Autonome Waffen sind unkontrollierbar
Doch die Biotechnologie ist nur einer von insgesamt vier Bereichen, in denen Maas unmittelbar Handlungsbedarf sieht. Bei den autonomen Waffensystemen müssten Regeln gefunden und dafür gesorgt werden, dass rote Linien nicht überschritten würden.
"Es sind nicht nur ethische Erwägungen, die gegen solche Waffen sprechen: Vollautonome Waffen sind anfällig für Manipulation und Fehlkalkulationen. Automatische Eskalationen und Rüstungswettläufe sind praktisch vorprogrammiert." Bei den in Genf laufenden Verhandlungen müsse es in diesem Jahr Fortschritte geben. "Wir wollen das Prinzip wirksamer menschlicher Kontrolle über alle tödlichen Waffensysteme international festschreiben und damit einen großen Schritt gehen hin zur weltweiten Ächtung vollautonomer Waffen."
Maas warb auf der Abrüstungskonferenz außerdem für universelle Verhaltensnormen und Standards bei der Sicherheit des Cyberraums und für den Start eines internationalen "Raketendialogs". Im Nahen Osten verfügten nicht-staatliche Akteure bereits über Kurzstreckenraketen.
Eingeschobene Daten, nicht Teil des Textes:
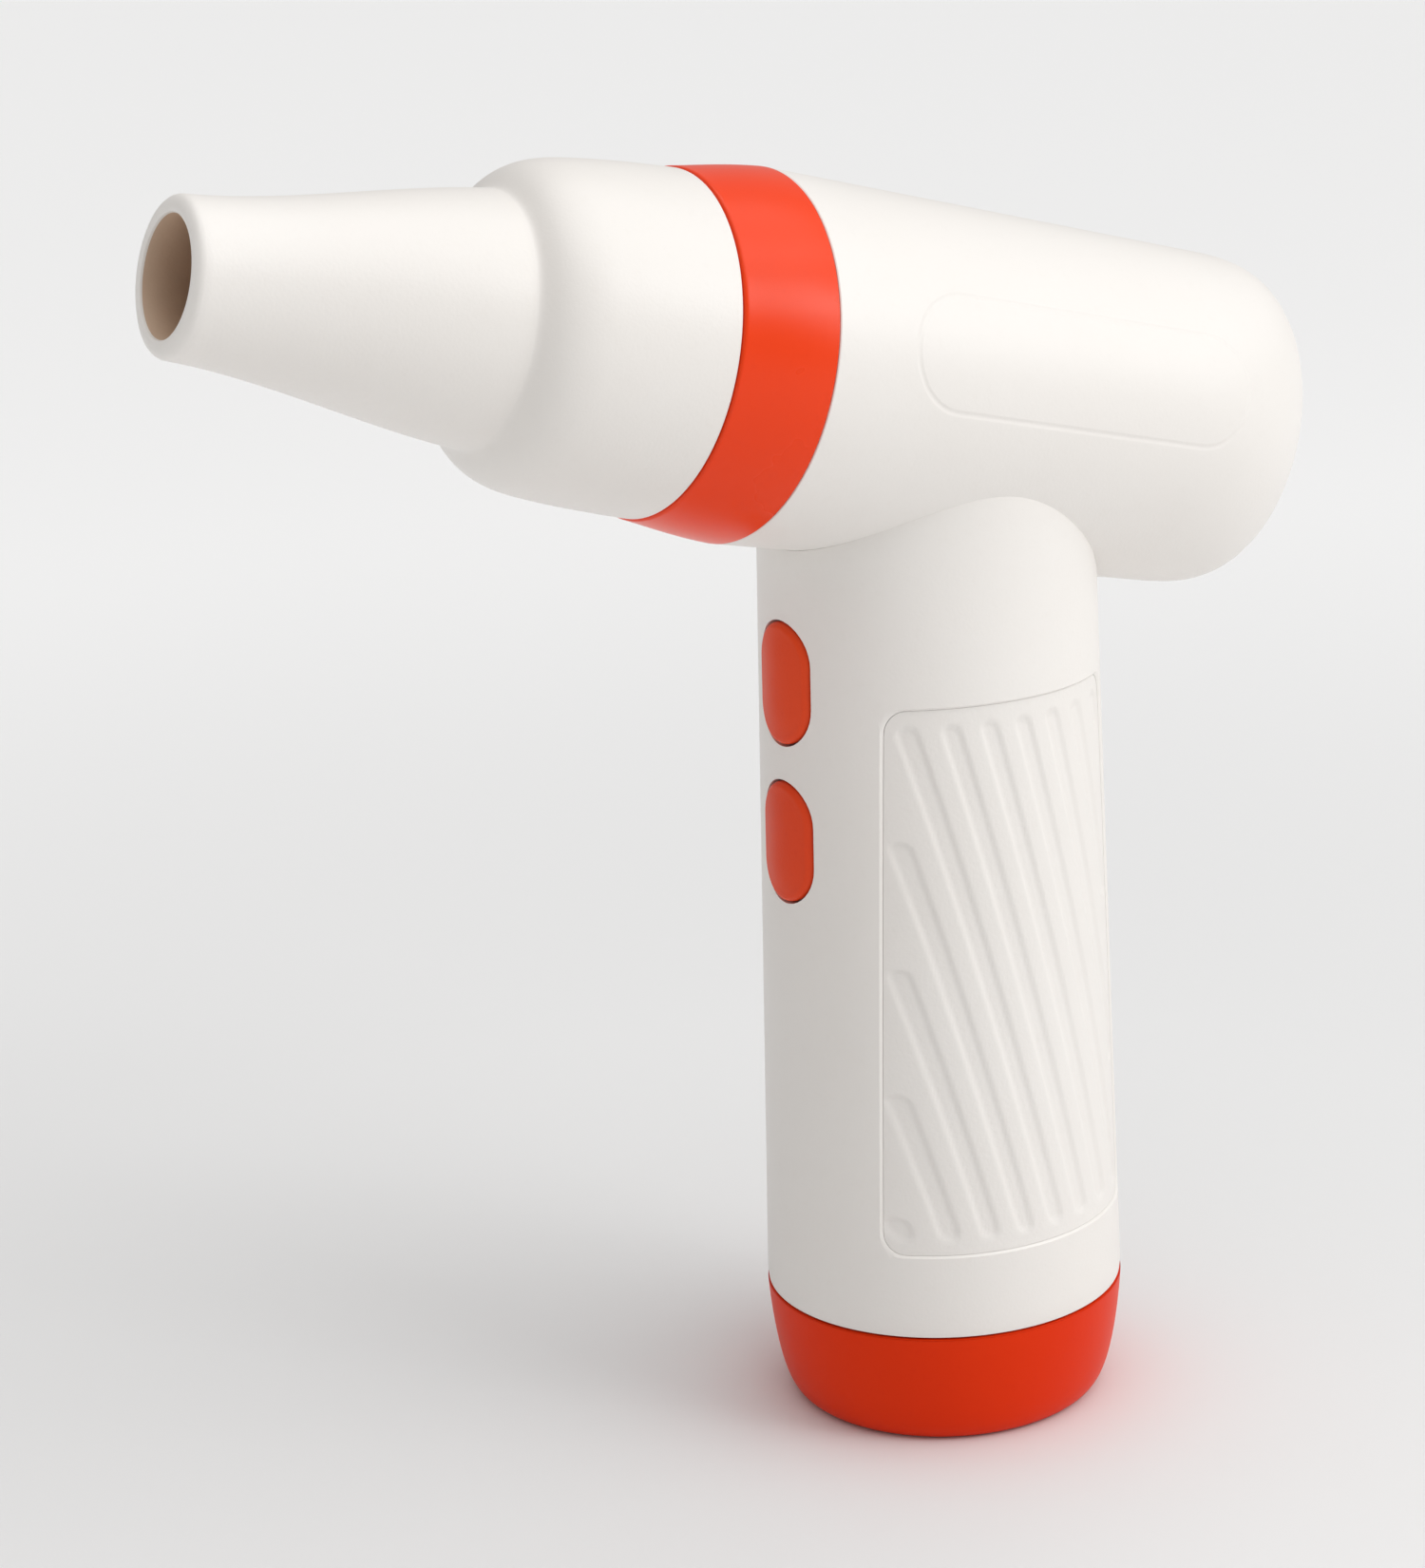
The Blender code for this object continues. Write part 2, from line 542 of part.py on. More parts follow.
def make_keys(frames, orange, black):
    for key, middle in KEY_HEIGHTS.items():
        outline = long_oval(KEY_HALF_WIDTH, KEY_HALF_HEIGHT)
        flange = [(y * 1.12, z * 1.08) for y, z in outline]
        back = key_back(middle)
        rings = [[(x, y, z) for y, z in shape]
                 for x, shape in ((back, flange), (back - KEY_FLANGE, flange), (back - KEY_FLANGE, outline))]
        for share, lift in ((1.0, 0.0), (0.9, 0.62 * MM), (0.72, 0.8 * MM), (0.4, KEY_CROWN)):
            ring = []
            for y, z in outline:
                half_x, half_y = handle_half_sizes(middle + z * share)
                surface = half_x * math.sqrt(1 - (y * share / half_y) ** 2)
                ring.append((-surface - lift, y * share, z * share))
            rings.append(ring)
        place(f"{key}_button", skin(rings), orange, frames[key])
        stations = [(back + GAP, PLUNGER_RADIUS), (back + GAP + PLUNGER_LENGTH, PLUNGER_RADIUS)]
        rod_along_x(f"{key}_plunger", stations, 0.0, 0.0, black, frames[key])


def make_switches(grey):
    for key, middle in KEY_HEIGHTS.items():
        front = key_back(middle) + SWITCH_STANDOFF
        body = block(f"{key}_switch", (front, -SWITCH_HALF, middle - SWITCH_HALF),
                     (SWITCH_BOARD_X - GAP, SWITCH_HALF, middle + SWITCH_HALF), grey)
        radius = PLUNGER_RADIUS + GAP
        way = [(front - 1 * MM, radius), (front + PLUNGER_LENGTH, radius)]
        combine(body, rod_along_x(f"{key}_plunger_way", way, 0.0, middle))


# ---------------------------------------------------------------- cap and charging


def make_cap(orange):
    shell = [ring_about_z(SEAM_HEIGHT * (1 - d), HALF_DEPTH_LOW * cap_share(SEAM_HEIGHT * d),
                          HALF_WIDTH_LOW * cap_share(SEAM_HEIGHT * d), FINE_SIDES)
             for d in (1.0, 0.985, 0.92, 0.8, 0.55, 0.0)]
    inset = HANDLE_WALL + GAP
    top = SEAM_HEIGHT + CAP_LIP_RISE
    lip = [handle_ring(SEAM_HEIGHT, inset), handle_ring(top, inset), handle_ring(top, inset + CAP_LIP_WALL)]
    hollow = []
    for height in (15.0 * MM, 8.0 * MM, CAP_FLOOR):
        share = cap_share(SEAM_HEIGHT - height)
        half_x, half_y = HALF_DEPTH_LOW * share - CAP_WALL, HALF_WIDTH_LOW * share - CAP_WALL
        hollow.append(ring_about_z(height, half_x, half_y, FINE_SIDES))
    cap = place("bottom_cap", skin(shell + lip + hollow), orange)
    mouth = long_oval(PORT_HALF_HEIGHT + 0.35 * MM, PORT_HALF_WIDTH + 0.4 * MM)
    rings = [[(x, length, PORT_HEIGHT + across) for across, length in mouth] for x in (18 * MM, 26 * MM)]
    combine(cap, place("usb_window", skin(rings)))
    way = [(15 * MM, LIGHT_RADIUS + GAP), (26 * MM, LIGHT_RADIUS + GAP)]
    combine(cap, rod_along_x("light_window", way, LIGHT_Y, PORT_HEIGHT))


def make_charging(green, steel, clear):
    disc_along_z("charge_board", 7.4 * MM, 9.0 * MM, 16.5 * MM, 15.5 * MM, green)
    outer = long_oval(PORT_HALF_HEIGHT, PORT_HALF_WIDTH)
    inner = long_oval(PORT_HALF_HEIGHT - 0.3 * MM, PORT_HALF_WIDTH - 0.3 * MM)
    back, floor, mouth = 14.3 * MM, 15.0 * MM, 21.6 * MM
    rings = [[(x, length, PORT_HEIGHT + across) for across, length in shape]
             for x, shape in ((back, outer), (mouth, outer), (mouth, inner), (floor, inner))]
    place("usb_port_shell", skin(rings), steel)
    pipe = [(14.5 * MM, LIGHT_RADIUS), (20.6 * MM, LIGHT_RADIUS)]
    rod_along_x("charge_light_pipe", pipe, LIGHT_Y, PORT_HEIGHT, clear)


# ---------------------------------------------------------------- battery and boards


def make_battery(finishes):
    top = CELL_BOTTOM + CELL_LENGTH
    stations = ((CELL_BOTTOM, 1.0), (top - 0.9 * MM, 1.0), (top - 0.5 * MM, 0.93), (top - 0.5 * MM, 0.35),
                (top, 0.33))
    for name, x in (("battery_cell_front", -CELL_OFFSET), ("battery_cell_rear", CELL_OFFSET)):
        rings = [ring_about_z(z, CELL_RADIUS * k, CELL_RADIUS * k, SIDES, (x, 0.0)) for z, k in stations]
        place(name, skin(rings), finishes["sleeve"])
    strip, half_y = 0.3 * MM, 3.5 * MM
    low, high = CELL_BOTTOM - GAP - strip, top + GAP
    for name, start, end, z in (("bottom", -14 * MM, 14 * MM, low), ("front", -13 * MM, -6 * MM, high),
                                ("rear", 6 * MM, 13 * MM, high)):
        block(f"bus_strip_{name}", (start, -half_y, z), (end, half_y, z + strip), finishes["nickel"])
    tray = 1.6 * MM
    disc_along_z("battery_tray_bottom", low - GAP - tray, low - GAP, 18.6 * MM, 12.0 * MM, finishes["black"])
    bottom = high + strip + GAP
    upper = disc_along_z("battery_tray_top", bottom, bottom + tray, 16.6 * MM, 12.0 * MM, finishes["black"])
    for k, x in enumerate((-CELL_OFFSET, CELL_OFFSET)):
        way = disc_along_z(f"lead_way_{k}", bottom - 1 * MM, bottom + 3 * MM, 1.6 * MM, 1.6 * MM, None,
                           (x, 0.0), TINY_SIDES)
        combine(upper, way)


def make_boards(finishes):
    green, black = finishes["green"], finishes["black"]
    block("switch_board", (SWITCH_BOARD_X, -7.0 * MM, 72.6 * MM),
          (SWITCH_BOARD_X + BOARD_THICKNESS, 7.0 * MM, 107 * MM), green)
    block("main_board", (MAIN_BOARD_X, -12 * MM, 74.5 * MM),
          (MAIN_BOARD_X + BOARD_THICKNESS, 12 * MM, 103 * MM), green)
    face, chip = MAIN_BOARD_X + BOARD_THICKNESS + GAP, 1.2 * MM
    block("controller_chip", (face, -3.5 * MM, 93 * MM), (face + chip, 3.5 * MM, 100 * MM), black)
    for i in range(3):
        middle = (i - 1) * 7.4 * MM
        block(f"mosfet_{i + 1}", (face, middle - 2.8 * MM, 85 * MM),
              (face + chip, middle + 2.8 * MM, 90.6 * MM), black)
    front = MAIN_BOARD_X - GAP
    can = [(front, 4.0 * MM), (front - 9.4 * MM, 4.0 * MM), (front - 10.0 * MM, 3.6 * MM)]
    rod_along_x("bulk_capacitor", can, 0.0, 84 * MM, finishes["aluminium"], sides=SMALL_SIDES)


def make_lead(name, points, finish, radius=0.55 * MM):
    """A wire through the given points, in millimetres, as a bevelled Bezier curve."""
    curve = bpy.data.curves.new(name, "CURVE")
    curve.dimensions = "3D"
    curve.bevel_depth = radius
    curve.bevel_resolution = 1
    curve.resolution_u = 4
    curve.use_fill_caps = True
    spline = curve.splines.new("BEZIER")
    spline.bezier_points.add(len(points) - 1)
    for knot, point in zip(spline.bezier_points, points):
        knot.co = [c * MM for c in point]
        knot.handle_left_type = knot.handle_right_type = "AUTO"
    curve.materials.append(finish)
    obj = bpy.data.objects.new(name, curve)
    bpy.context.scene.collection.objects.link(obj)


def make_leads(finishes):
    for i, colour in enumerate(("red", "sleeve", "black")):
        y = (i - 1) * 3.0
        route = [(4.9, y, 100.5), (1.5, y, 101.5), (-3.2, y, 104.5), (-5.3, y, 110.3)]
        make_lead(f"motor_lead_{i + 1}", route, finishes[colour])
    positive = [(-9.45, 0, 70.9), (-9.3, 0, 74.2), (-3.0, -5.5, 77.0), (5.0, -8.5, 78.0)]
    negative = [(9.45, 0, 70.9), (10.0, 1.5, 74.0), (10.3, 4.5, 77.0), (8.7, 6.5, 78.5)]
    make_lead("battery_lead_positive", positive, finishes["red"])
    make_lead("battery_lead_negative", negative, finishes["black"])


# ---------------------------------------------------------------- assembly


def make_finishes():
    return {
        "white": make_finish("warm_white_plastic", (0.87, 0.84, 0.80), 0.42),
        "orange": make_finish("orange_plastic", (0.83, 0.09, 0.02), 0.38),
        "panel": make_finish("grip_plastic", (0.85, 0.82, 0.78), 0.5),
        "black": make_finish("black_plastic", (0.03, 0.03, 0.035), 0.5),
        "grey": make_finish("grey_plastic", (0.3, 0.3, 0.32), 0.5),
        "green": make_finish("circuit_board", (0.03, 0.2, 0.08), 0.45),
        "steel": make_finish("steel", (0.6, 0.6, 0.62), 0.3, 1.0),
        "aluminium": make_finish("aluminium", (0.75, 0.75, 0.77), 0.35, 1.0),
        "nickel": make_finish("nickel", (0.7, 0.68, 0.62), 0.3, 1.0),
        "copper": make_finish("copper_wire", (0.75, 0.35, 0.15), 0.35, 1.0),
        "sleeve": make_finish("cell_sleeve", (0.05, 0.25, 0.6), 0.4),
        "red": make_finish("red_insulation", (0.6, 0.03, 0.02), 0.45),
        "clear": make_finish("clear_plastic", (0.85, 0.9, 0.88), 0.15),
    }


def main():
    clear_scene()
    frame = make_frame("barrel_frame", (0.0, 0.0, AXIS_HEIGHT), PITCH)
    key_frames = {key: make_frame(f"{key}_key_frame", (0.0, 0.0, middle))
                  for key, middle in KEY_HEIGHTS.items()}
    finishes = make_finishes()
    white, orange, black, grey = (finishes[name] for name in ("white", "orange", "black", "grey"))
    make_barrel_housing(frame, white)
    make_collar(frame, orange)
    make_nozzle(frame, white, black)
    make_fan_duct(frame, grey)
    make_impeller(frame, black)
    make_motor(frame, finishes)
    make_dampers(frame, black)
    make_intake_filter(frame, grey)
    make_motor_terminal(frame, black)
    make_handle_shell(frame, white)
    make_grip_panels(finishes["panel"])
    make_neck_screws(finishes["steel"])
    make_keys(key_frames, orange, black)
    make_switches(grey)
    make_cap(orange)
    make_charging(finishes["green"], finishes["steel"], finishes["clear"])
    make_battery(finishes)
    make_boards(finishes)
    make_leads(finishes)
    bpy.context.view_layer.update()


main()
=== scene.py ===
"""Looks of a cordless air duster: a pitched fan barrel with a pull-off nozzle on an upright battery grip.

Lengths are in metres and +Z is up. The grip stands on the origin. The barrel has a frame of its own, which the
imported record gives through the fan's axis: its +X runs along the barrel towards the tail.
"""

from __future__ import annotations

import json
import logging
import math
from dataclasses import dataclass
from enum import Enum
from typing import Callable, Sequence, Union

import bmesh
import bpy
from mathutils import Matrix, Vector

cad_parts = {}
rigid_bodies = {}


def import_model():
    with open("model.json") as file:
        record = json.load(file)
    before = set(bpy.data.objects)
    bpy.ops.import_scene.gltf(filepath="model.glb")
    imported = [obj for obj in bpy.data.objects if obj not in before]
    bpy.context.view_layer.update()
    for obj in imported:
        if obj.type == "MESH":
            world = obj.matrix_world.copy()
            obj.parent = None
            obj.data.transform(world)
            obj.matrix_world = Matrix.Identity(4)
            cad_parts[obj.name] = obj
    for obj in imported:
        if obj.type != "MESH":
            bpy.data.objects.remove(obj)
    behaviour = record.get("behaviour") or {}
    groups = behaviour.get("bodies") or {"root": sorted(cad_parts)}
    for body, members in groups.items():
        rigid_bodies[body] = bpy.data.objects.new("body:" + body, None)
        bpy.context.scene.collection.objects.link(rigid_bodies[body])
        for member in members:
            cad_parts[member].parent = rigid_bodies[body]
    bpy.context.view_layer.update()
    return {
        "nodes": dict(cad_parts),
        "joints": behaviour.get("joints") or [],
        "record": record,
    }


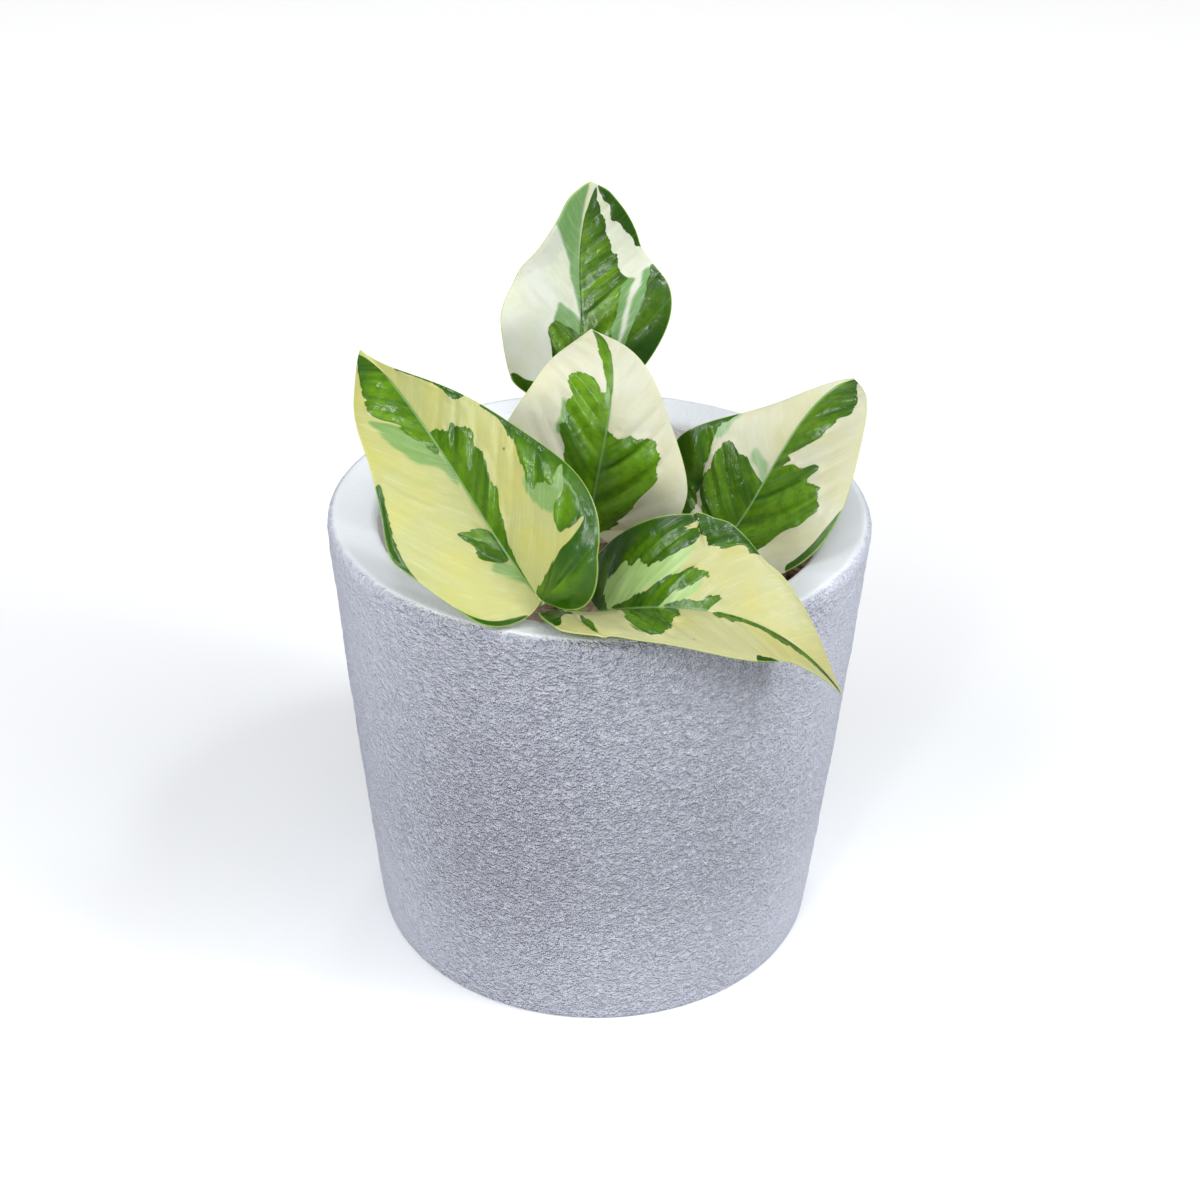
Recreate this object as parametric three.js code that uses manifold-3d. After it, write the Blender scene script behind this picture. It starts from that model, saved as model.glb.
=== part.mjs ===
// Potted glacier pothos: a small variegated pothos in a thick-walled round planter.
// Millimetres, +Z up. The origin is the centre of the planter's flat base, and its front is towards -Y.

import * as THREE from 'three';
import { mergeVertices } from 'three/addons/utils/BufferGeometryUtils.js';
import Module from 'manifold-3d';

const wasm = await Module();
wasm.setup();

// Planter
const potHeight = 114;
const potRimRadius = 65;
const potBaseRadius = 57;
const potBulge = 0.5; // how far the outer wall stands proud of a straight taper at mid height
const rimWidth = 10.7; // flat band from the outer wall to the mouth
const rimDip = 2.5; // the band falls this far towards the mouth
const rimOuterRound = 3;
const mouthRound = 2;
const baseRound = 1.5;
const floorThickness = 10;
const innerBaseRadius = 48;
const innerFloorRound = 6;
const roundSteps = 4;
const potSides = 64;
const wallRings = [0.15, 0.35, 0.55, 0.75, 0.9]; // as shares of the planter's height

// Potting mix
const fit = 0.3; // clearance between pieces that touch
const soilLevel = 98;
const soilMound = 1.5; // the middle lies this much higher than the edge
const clodHeight = 0.7;
const clodLengths = { x: 20, y: 23, slanted: 9 }; // of the waves that make the clods
const clodFade = 0.25; // the clods fade out over this share of the radius at the wall
const soilRings = 9;

// Vines: each stands upright in the soil and carries petioles
const vineFoot = 72;
const vineRadius = 2.2;
const nodeRadius = 2.7;
const vineHoleRadius = 3.1;
const vineSides = 12;
const nodeRings = 8;
const petioleRadius = 1.15;
const petioleGap = 0.4; // a petiole stops this far below its blade
const petioleSides = 8;
const petioleSteps = 12;

// Leaf blades
const bladeThickness = 0.7;
const ribDepth = 0.6; // how far the midrib stands out under the blade
const ribTaper = 0.8; // share of that depth that is gone at the tip
const bladeRows = 26;
const acrossSteps = [0.07, 0.28, 0.52, 0.77, 1]; // from the midrib to the edge

// Shape of every blade's outline from the stalk to its widest part: how far the curve's first handle
// reaches behind the stalk (times the lobe) and out (times the half width), and how far the second one
// lies along the midrib (a share of the way to the widest part, less a multiple of the lobe).
const lobeReach = 1.6;
const lobeSpread = 0.45;
const flankReach = 0.35;
const flankPull = 0.8;

// Each blade follows a midrib curve. Its facing says which way the upper side looks: azimuth 0 is -Y,
// elevation 90 is straight up. Each half has an outline (lobe behind the stalk, place and size of its
// widest part, fullness, tip), a fold up from the midrib at the base and at the tip, a curl in degrees
// per mm, and a ripple in its outline and a wave up and down, each as size, count and phase.
const leaves = {
  leaf_left: {
    midrib: [[-12, -53.5, 117], [-24, -47, 129.5], [-38.5, -30, 152], [-53, -13.5, 156.5]],
    facing: { azimuth: 6, elevation: 15, twist: -8 },
    left: {
      lobe: 2.5, widest: 0.34, half: 20.5, shoulder: 0.13, point: 0.09, tipWidth: 0.5,
      fold: [36, 21], curl: 0.3, ripple: [1, 2.9, -0.1], wave: [1, 2, 0],
    },
    right: {
      lobe: 9.5, widest: 0.24, half: 24, shoulder: 0.26, point: 0.25, tipWidth: 0,
      fold: [43, 17], curl: -1.2, ripple: [1.1, 2.2, 0.5], wave: [0.6, 2.4, 0.25],
    },
  },
  leaf_front: {
    midrib: [[0.5, -47, 110], [11.5, -59, 118.5], [34, -65.5, 128], [53, -56, 95.5]],
    facing: { azimuth: -4, elevation: 73, twist: -7 },
    left: {
      lobe: 9, widest: 0.39, half: 20, shoulder: 0.19, point: 0.17, tipWidth: 0.35,
      fold: [53, 11], curl: -0.1, ripple: [0.4, 2, 0.05], wave: [0.5, 2.5, 0.1],
    },
    right: {
      lobe: 12, widest: 0.31, half: 19, shoulder: 0.28, point: 0.24, tipWidth: 0.35,
      fold: [33, 12], curl: -0.2, ripple: [1.7, 2.6, 0.4], wave: [0.4, 2.3, 0.65],
    },
  },
  leaf_centre: {
    midrib: [[-2, -11, 111.5], [-2, -11.5, 130], [7.5, -12, 150], [-2.5, 6.5, 154]],
    facing: { azimuth: 11, elevation: 34, twist: -1 },
    left: {
      lobe: 5, widest: 0.35, half: 26, shoulder: 0.26, point: 0.11, tipWidth: 0.5,
      fold: [22, 23], curl: -0.1, ripple: [0.8, 2.2, 0.3], wave: [0.8, 2, 0.05],
    },
    right: {
      lobe: 4, widest: 0.27, half: 21, shoulder: 0.18, point: 0.21, tipWidth: 0.25,
      fold: [22, 22], curl: -0.3, ripple: [0.7, 2.1, 0.3], wave: [1, 2.4, 0.35],
    },
  },
  leaf_right: {
    midrib: [[29, -12.5, 109], [38.5, -8.5, 117.5], [43.5, -6.5, 143], [59, 7, 142.5]],
    facing: { azimuth: -18, elevation: 52, twist: 1 },
    left: {
      lobe: 5, widest: 0.31, half: 22, shoulder: 0.17, point: 0.37, tipWidth: 0.15,
      fold: [23, 19], curl: -0.3, ripple: [0.7, 2, 0.25], wave: [1, 2.2, 0.1],
    },
    right: {
      lobe: 5.5, widest: 0.39, half: 22, shoulder: 0.26, point: 0.05, tipWidth: 0.5,
      fold: [25, 20], curl: -0.6, ripple: [0.5, 2.1, 0.35], wave: [0.8, 2.3, 0.3],
    },
  },
  leaf_back: {
    midrib: [[-6.5, 20.5, 135], [-3, 25, 159.5], [-9, 30, 155], [-3.5, 33, 181]],
    facing: { azimuth: 21, elevation: 21, twist: -8 },
    left: {
      lobe: 7.5, widest: 0.27, half: 23, shoulder: 0.19, point: 0.03, tipWidth: 0.3,
      fold: [21, 22], curl: -0.1, ripple: [0.7, 2, 0.2], wave: [1, 2.5, 0.2],
    },
    right: {
      lobe: 3, widest: 0.33, half: 21, shoulder: 0.31, point: 0.03, tipWidth: 0.7,
      fold: [23, 17], curl: -0.3, ripple: [0.8, 2.1, 0.25], wave: [0.9, 2.2, 0.3],
    },
  },
};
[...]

Die Fähigkeiten und Reichweiten iranischer oder nordkoreanischer Raketen seien "mehr als beunruhigend". Eine technologische Neuerung sind "Hypersonic Weapons", Flugkörper, die mit vielfacher Schallgeschwindigkeit unterwegs sind. Russland will erste Systeme bald in Dienst stellen. Abwehrmöglichkeiten gibt es wegen der enormen Geschwindigkeit nicht.
Aus China höchstens Lippenbekenntnisse
Ohne die Mitwirkung von Russland und von China werden alle Bemühungen um eine Ausweitung der Rüstungskontrolle ins Leere laufen. Das weiß auch die Bundesregierung. Der Außenminister hatte beide Länder daher zu seiner Abrüstungskonferenz nach Berlin eingeladen. Die Volksrepublik sprach er in seinem Appell für ein Wiederaufleben des INF-Vertrags ausdrücklich an. "Auch Akteure wie China müssen sich der Verantwortung für die strategische Stabilität stellen", so Maas. Die so Adressierten lassen bislang allerdings wenig Bereitschaft erkennen, bei zukünftigen Abkommen in der ersten Reihe zu sitzen.